What to do:
Find every line in the records below that holds the word "with" and copy it.

Data provided:
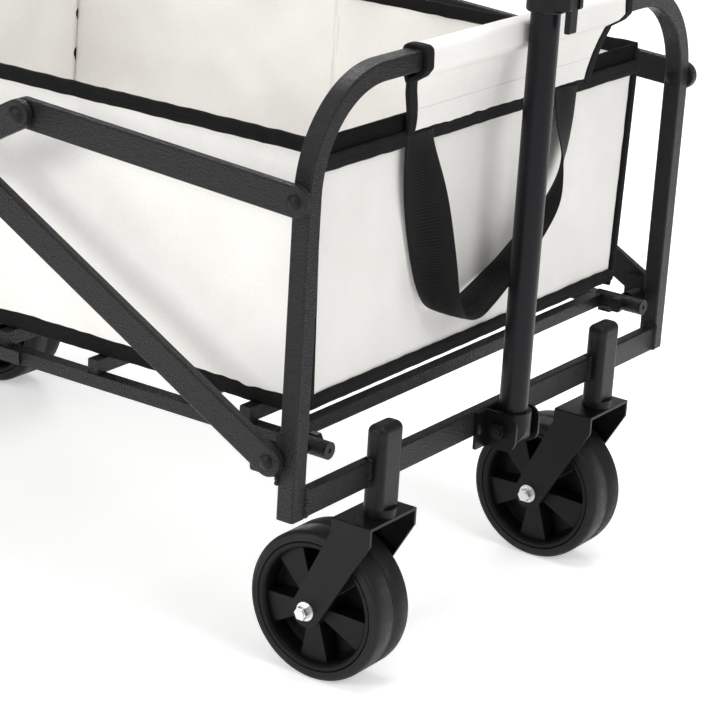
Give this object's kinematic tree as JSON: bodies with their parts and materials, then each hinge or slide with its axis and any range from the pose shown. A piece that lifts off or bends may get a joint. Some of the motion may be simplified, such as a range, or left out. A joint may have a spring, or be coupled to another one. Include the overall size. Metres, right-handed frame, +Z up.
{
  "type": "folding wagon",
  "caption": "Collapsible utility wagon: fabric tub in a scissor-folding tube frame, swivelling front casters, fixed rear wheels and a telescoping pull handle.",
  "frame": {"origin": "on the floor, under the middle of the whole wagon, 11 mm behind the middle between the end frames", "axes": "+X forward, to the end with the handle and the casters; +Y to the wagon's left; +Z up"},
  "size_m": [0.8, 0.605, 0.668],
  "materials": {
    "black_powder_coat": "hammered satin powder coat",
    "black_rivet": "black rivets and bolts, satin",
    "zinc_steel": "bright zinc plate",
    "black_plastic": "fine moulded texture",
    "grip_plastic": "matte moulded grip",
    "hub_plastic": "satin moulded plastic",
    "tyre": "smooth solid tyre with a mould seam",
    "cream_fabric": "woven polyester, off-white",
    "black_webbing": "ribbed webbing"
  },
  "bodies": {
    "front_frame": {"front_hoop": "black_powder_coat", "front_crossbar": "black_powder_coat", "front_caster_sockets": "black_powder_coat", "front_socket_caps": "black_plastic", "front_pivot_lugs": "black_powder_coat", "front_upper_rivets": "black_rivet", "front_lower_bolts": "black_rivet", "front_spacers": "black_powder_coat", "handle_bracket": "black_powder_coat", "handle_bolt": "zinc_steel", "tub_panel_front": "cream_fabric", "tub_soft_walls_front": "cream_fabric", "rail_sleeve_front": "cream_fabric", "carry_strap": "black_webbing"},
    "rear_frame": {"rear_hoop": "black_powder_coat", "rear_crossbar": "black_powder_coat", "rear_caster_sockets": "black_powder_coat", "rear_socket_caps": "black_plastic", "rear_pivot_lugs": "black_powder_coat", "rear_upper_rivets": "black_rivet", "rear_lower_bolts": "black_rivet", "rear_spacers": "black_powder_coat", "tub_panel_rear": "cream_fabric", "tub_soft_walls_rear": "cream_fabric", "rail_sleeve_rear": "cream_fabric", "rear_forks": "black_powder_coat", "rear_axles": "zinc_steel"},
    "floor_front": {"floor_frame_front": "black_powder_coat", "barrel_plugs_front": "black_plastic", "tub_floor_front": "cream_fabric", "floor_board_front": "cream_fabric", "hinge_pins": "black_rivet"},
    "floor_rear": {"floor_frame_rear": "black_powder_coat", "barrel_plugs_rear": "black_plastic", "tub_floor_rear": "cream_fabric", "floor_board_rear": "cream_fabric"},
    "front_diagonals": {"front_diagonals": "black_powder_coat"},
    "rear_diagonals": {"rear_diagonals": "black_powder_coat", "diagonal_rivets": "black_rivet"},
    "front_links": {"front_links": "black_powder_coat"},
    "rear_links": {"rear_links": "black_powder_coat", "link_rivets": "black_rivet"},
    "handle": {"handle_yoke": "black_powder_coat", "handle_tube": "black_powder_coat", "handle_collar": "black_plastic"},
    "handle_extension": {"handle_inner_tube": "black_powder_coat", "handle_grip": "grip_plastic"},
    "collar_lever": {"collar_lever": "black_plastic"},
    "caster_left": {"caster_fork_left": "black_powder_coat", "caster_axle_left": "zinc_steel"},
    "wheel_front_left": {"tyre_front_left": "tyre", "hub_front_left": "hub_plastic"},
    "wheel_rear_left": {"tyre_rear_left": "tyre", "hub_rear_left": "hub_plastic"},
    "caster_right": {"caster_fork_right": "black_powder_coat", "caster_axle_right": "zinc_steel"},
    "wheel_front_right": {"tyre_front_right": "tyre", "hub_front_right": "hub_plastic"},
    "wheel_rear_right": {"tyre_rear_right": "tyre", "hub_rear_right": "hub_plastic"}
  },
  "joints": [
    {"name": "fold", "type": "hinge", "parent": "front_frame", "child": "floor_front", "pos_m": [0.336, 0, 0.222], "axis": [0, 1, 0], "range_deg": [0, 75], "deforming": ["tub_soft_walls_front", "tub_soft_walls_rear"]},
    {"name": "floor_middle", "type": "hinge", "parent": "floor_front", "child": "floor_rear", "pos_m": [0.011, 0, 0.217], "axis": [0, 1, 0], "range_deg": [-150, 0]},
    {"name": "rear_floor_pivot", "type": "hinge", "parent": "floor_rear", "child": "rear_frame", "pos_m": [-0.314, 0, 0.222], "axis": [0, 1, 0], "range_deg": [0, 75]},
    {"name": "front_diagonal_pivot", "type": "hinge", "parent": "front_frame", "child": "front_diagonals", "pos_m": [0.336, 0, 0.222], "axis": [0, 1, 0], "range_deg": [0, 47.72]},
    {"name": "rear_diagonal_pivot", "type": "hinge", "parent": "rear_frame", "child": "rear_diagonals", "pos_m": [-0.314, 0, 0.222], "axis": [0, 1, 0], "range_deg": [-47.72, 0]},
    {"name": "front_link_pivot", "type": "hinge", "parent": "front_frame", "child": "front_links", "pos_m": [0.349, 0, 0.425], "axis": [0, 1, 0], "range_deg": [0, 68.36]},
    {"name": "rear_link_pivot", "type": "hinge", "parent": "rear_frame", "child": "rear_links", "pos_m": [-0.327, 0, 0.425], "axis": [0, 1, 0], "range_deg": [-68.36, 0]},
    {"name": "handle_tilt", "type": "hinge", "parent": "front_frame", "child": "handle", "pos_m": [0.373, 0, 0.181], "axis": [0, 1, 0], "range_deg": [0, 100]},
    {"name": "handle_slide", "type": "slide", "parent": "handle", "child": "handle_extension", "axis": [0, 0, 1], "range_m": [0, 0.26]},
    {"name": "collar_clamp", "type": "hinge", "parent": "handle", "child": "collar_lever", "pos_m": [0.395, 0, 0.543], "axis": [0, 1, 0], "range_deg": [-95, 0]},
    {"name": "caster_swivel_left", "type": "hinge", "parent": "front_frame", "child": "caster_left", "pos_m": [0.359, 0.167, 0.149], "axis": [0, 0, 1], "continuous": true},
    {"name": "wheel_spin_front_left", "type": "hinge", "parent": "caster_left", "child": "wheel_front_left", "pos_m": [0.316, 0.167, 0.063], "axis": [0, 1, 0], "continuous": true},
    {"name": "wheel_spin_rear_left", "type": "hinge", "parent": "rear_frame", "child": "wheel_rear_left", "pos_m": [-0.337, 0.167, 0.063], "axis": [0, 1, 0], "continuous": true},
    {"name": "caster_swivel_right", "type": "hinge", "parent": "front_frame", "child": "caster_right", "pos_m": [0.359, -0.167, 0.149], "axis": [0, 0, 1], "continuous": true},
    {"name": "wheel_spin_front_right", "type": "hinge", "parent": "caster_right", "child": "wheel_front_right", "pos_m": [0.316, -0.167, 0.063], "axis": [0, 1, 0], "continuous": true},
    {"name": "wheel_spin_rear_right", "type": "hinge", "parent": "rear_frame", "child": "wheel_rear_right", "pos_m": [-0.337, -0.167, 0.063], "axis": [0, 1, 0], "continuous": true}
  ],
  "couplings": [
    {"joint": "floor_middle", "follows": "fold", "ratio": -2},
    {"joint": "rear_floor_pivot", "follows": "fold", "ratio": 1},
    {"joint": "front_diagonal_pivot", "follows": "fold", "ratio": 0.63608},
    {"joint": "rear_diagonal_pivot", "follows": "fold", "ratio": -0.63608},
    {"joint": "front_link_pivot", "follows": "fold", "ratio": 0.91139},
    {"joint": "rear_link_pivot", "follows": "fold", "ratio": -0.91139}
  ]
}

---

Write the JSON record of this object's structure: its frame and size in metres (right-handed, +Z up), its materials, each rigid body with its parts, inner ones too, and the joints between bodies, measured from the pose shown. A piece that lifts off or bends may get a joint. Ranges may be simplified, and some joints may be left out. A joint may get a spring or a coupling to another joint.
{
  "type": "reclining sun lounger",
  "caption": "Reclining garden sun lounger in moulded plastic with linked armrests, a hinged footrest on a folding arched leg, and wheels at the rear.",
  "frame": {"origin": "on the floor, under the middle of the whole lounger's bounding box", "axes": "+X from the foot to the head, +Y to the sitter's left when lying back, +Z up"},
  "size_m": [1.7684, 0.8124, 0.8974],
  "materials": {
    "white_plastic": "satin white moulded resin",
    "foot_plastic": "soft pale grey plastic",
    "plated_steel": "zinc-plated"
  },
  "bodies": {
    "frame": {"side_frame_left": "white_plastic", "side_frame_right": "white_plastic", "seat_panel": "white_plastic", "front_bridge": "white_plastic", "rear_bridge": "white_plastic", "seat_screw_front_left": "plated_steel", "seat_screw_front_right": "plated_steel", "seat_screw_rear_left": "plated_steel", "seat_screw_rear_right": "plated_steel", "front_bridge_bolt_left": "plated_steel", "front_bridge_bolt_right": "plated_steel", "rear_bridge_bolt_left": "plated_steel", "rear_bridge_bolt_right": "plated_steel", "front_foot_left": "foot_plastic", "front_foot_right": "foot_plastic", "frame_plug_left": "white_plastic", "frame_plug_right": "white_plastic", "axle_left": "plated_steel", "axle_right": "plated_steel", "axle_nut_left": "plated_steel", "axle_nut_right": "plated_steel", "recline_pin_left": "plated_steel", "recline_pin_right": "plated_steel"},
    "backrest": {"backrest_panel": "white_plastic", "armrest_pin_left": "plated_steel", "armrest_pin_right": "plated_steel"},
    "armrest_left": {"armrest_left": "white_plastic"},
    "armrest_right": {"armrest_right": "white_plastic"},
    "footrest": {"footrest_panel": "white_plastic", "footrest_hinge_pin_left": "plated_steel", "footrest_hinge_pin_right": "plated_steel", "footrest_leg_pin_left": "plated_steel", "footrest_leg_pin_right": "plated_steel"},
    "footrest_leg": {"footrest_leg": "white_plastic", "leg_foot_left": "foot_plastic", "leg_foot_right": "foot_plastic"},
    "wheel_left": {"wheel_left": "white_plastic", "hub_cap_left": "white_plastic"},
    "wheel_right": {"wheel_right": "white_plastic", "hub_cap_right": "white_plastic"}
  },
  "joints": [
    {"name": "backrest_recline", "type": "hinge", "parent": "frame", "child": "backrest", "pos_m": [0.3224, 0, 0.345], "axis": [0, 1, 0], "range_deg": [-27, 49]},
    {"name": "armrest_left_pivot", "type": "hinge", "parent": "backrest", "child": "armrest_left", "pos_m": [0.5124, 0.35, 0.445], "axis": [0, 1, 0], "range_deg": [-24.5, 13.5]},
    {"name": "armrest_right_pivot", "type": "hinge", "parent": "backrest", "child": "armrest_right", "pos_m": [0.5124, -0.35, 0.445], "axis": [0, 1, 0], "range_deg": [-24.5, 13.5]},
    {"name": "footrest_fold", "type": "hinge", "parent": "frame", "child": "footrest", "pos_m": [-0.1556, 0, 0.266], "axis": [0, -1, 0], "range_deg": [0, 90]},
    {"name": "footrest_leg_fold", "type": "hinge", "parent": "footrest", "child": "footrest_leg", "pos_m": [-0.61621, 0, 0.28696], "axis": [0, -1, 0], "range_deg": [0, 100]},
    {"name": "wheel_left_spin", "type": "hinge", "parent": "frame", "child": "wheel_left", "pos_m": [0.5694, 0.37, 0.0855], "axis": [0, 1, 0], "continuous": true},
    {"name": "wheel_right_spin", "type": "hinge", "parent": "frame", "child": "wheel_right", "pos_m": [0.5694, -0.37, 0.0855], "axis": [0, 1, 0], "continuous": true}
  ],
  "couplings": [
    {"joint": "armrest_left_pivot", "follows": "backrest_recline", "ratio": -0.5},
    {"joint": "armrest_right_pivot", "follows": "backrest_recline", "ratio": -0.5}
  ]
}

==

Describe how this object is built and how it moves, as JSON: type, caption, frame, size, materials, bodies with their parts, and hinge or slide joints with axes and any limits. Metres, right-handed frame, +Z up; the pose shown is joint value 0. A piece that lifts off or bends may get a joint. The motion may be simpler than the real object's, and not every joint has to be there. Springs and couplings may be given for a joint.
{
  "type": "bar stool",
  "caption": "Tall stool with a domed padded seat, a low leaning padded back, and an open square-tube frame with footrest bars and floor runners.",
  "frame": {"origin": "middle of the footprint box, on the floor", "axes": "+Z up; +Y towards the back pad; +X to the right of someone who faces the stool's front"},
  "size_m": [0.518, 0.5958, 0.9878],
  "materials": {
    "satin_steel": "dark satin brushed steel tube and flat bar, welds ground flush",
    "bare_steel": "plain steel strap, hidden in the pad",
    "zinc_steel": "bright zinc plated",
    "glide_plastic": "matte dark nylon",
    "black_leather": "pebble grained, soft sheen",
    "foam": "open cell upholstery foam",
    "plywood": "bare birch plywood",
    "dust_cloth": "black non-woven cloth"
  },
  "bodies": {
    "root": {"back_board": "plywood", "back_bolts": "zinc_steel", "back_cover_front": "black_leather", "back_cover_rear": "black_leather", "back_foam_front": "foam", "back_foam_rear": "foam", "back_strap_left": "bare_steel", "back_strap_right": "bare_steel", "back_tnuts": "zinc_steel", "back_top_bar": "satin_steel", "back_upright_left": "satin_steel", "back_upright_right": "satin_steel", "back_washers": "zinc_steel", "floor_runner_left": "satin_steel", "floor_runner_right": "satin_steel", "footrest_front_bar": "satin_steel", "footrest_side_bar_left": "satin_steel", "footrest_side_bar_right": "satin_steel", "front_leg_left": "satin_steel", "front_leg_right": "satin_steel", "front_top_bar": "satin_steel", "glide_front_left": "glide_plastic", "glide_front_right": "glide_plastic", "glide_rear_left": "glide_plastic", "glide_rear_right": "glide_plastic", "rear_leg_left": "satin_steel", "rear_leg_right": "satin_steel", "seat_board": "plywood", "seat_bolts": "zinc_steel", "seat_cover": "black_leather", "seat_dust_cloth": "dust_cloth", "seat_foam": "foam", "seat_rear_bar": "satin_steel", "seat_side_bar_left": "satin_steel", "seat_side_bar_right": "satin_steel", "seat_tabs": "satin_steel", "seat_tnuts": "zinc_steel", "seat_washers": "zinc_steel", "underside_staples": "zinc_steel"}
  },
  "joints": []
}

The completed task:
Give this object's kinematic tree as JSON: bodies with their parts and materials, then each hinge or slide with its axis and any range from the pose shown. A piece that lifts off or bends may get a joint. Some of the motion may be simplified, such as a range, or left out. A joint may have a spring, or be coupled to another one. Include the overall size. Metres, right-handed frame, +Z up.
  "frame": {"origin": "on the floor, under the middle of the whole wagon, 11 mm behind the middle between the end frames", "axes": "+X forward, to the end with the handle and the casters; +Y to the wagon's left; +Z up"},
    "tyre": "smooth solid tyre with a mould seam",
Write the JSON record of this object's structure: its frame and size in metres (right-handed, +Z up), its materials, each rigid body with its parts, inner ones too, and the joints between bodies, measured from the pose shown. A piece that lifts off or bends may get a joint. Ranges may be simplified, and some joints may be left out. A joint may get a spring or a coupling to another joint.
  "caption": "Reclining garden sun lounger in moulded plastic with linked armrests, a hinged footrest on a folding arched leg, and wheels at the rear.",
Describe how this object is built and how it moves, as JSON: type, caption, frame, size, materials, bodies with their parts, and hinge or slide joints with axes and any limits. Metres, right-handed frame, +Z up; the pose shown is joint value 0. A piece that lifts off or bends may get a joint. The motion may be simpler than the real object's, and not every joint has to be there. Springs and couplings may be given for a joint.
  "caption": "Tall stool with a domed padded seat, a low leaning padded back, and an open square-tube frame with footrest bars and floor runners.",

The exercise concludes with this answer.